The 3rd BN, 504th PIR answers the call with haste — and without the cover of darkness. In what the GI’s later dubbed “Hell’s Highway,” paratrooper after paratrooper and boat after boat falls to the withering gunfire of the Nazi’s fixed fighting positions on the opposite bank. Most boats aren’t even outfitted with proper oars, so many paratroopers attempt rowing with the butts of their rifles. Of the 260 American paratroopers rowing in this near-suicide mission, half would be killed or wounded. 26 boats filled with American paratroopers would leave the bank. Only 11 would make it to the far shore.
Today in Nijmegen, the Legend of the American paratrooper lives on. The city remembers his sacrifice with the Waal Memorial and a new bridge named “the Crossing” commemorating his valiant assault. Beyond these monuments, I’ve experienced the kindness of the city’s inhabitants first-hand. They’re quick to greet you — the American — with a smile and a handshake. To them the memory of a city liberated from Nazi control by American paratroopers remains constant — passed from generation to generation. They’re living proof that Legends Never Die.
21 SEP ’44: Although PVT John Towle lived to see the other side of the Waal River, he’d soon give his life to save those of his fellow paratroopers just hours later. In what can only be described as truly All-American Heroics, he engaged the enemy single-handedly with no regard for personal safety, ultimately resulting in his own death — for which he'd later be awarded the Medal of Honor posthumously. As brothers, we’ve read a ton of these citations, and *very* few have the words “rocket launcher” written three times. But see for yourself:
“For conspicuous gallantry and intrepidity at the risk of life above and beyond the call of duty on 21 September 1944, near Oosterhout, Holland. The rifle company in which PVT Towle served as rocket launcher gunner was occupying a defensive position in the west sector of the recently established Nijmegen bridgehead when a strong enemy force of approximately 100 infantry supported by 2 tanks and a half-track formed for a counterattack.

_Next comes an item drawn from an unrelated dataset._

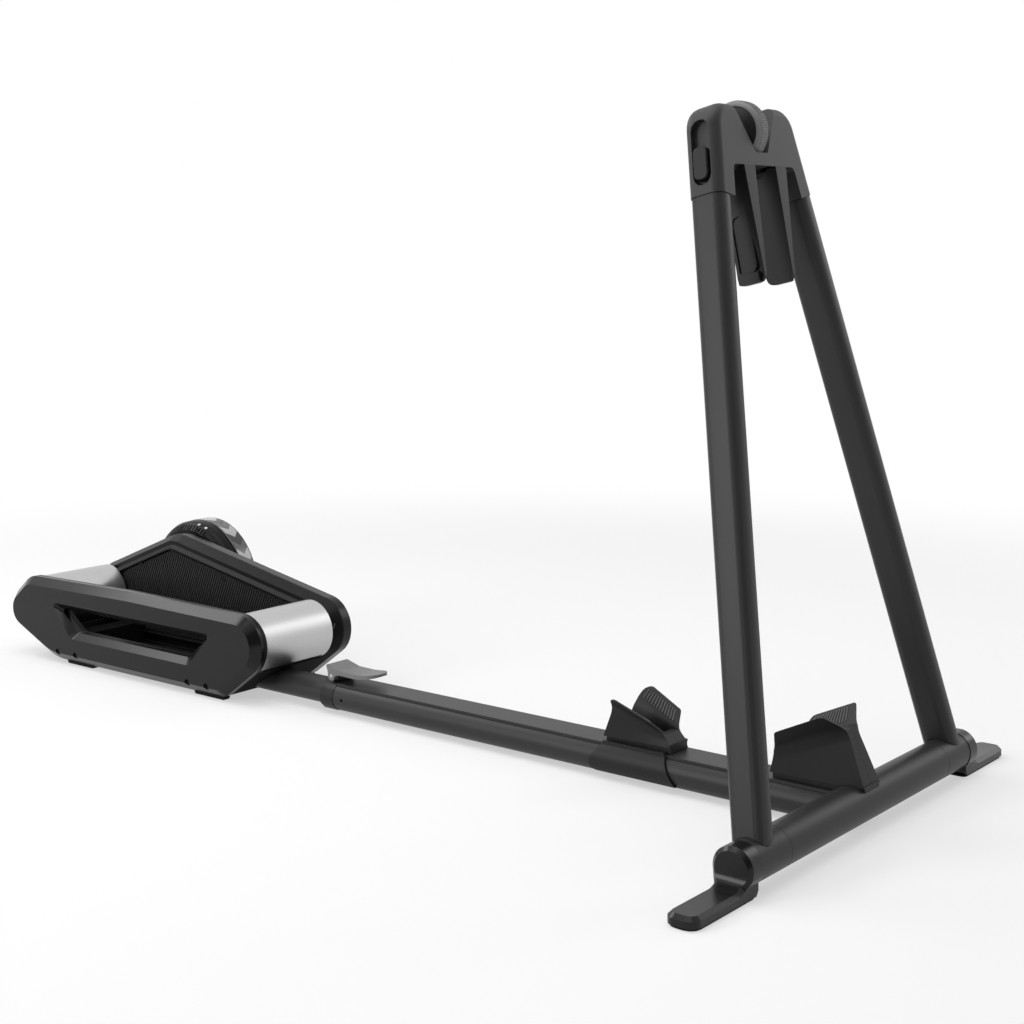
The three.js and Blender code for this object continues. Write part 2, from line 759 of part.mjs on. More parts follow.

With full knowledge of the disastrous consequences resulting not only to his company but to the entire bridgehead by an enemy breakthrough, PVT Towle immediately and without orders left his foxhole and moved 200 yards in the face of intense small-arms fire to a position on an exposed dike roadbed.
From this precarious position PVT Towle fired his rocket launcher at and hit both tanks to his immediate front. Armored skirting on both tanks prevented penetration by the projectiles, but both vehicles withdrew slightly damaged.
Still under intense fire and fully exposed to the enemy, PVT Towle then engaged a nearby house which 9 Germans had entered and were using as a strongpoint and with 1 round killed all 9. Hurriedly replenishing his supply of ammunition, PVT Towle, motivated only by his high conception of duty which called for the destruction of the enemy at any cost, then rushed approximately 125 yards through grazing enemy fire to an exposed position from which he could engage the enemy half-track with his rocket launcher.
While in a kneeling position preparatory to firing on the enemy vehicle, PVT Towle was mortally wounded by a mortar shell. By his heroic tenacity, at the price of his life, PVT Towle saved the lives of many of his comrades and was directly instrumental in breaking up the enemy counterattack.”
Rest in power to Towle. For his tenacity. And, ultimately, his sacrifice.
77 years later, we still remember. Join us in saluting the brave souls of Operation Market Garden. Despite the tragedies of the battle, their legend lives on. Because Legends Never Die.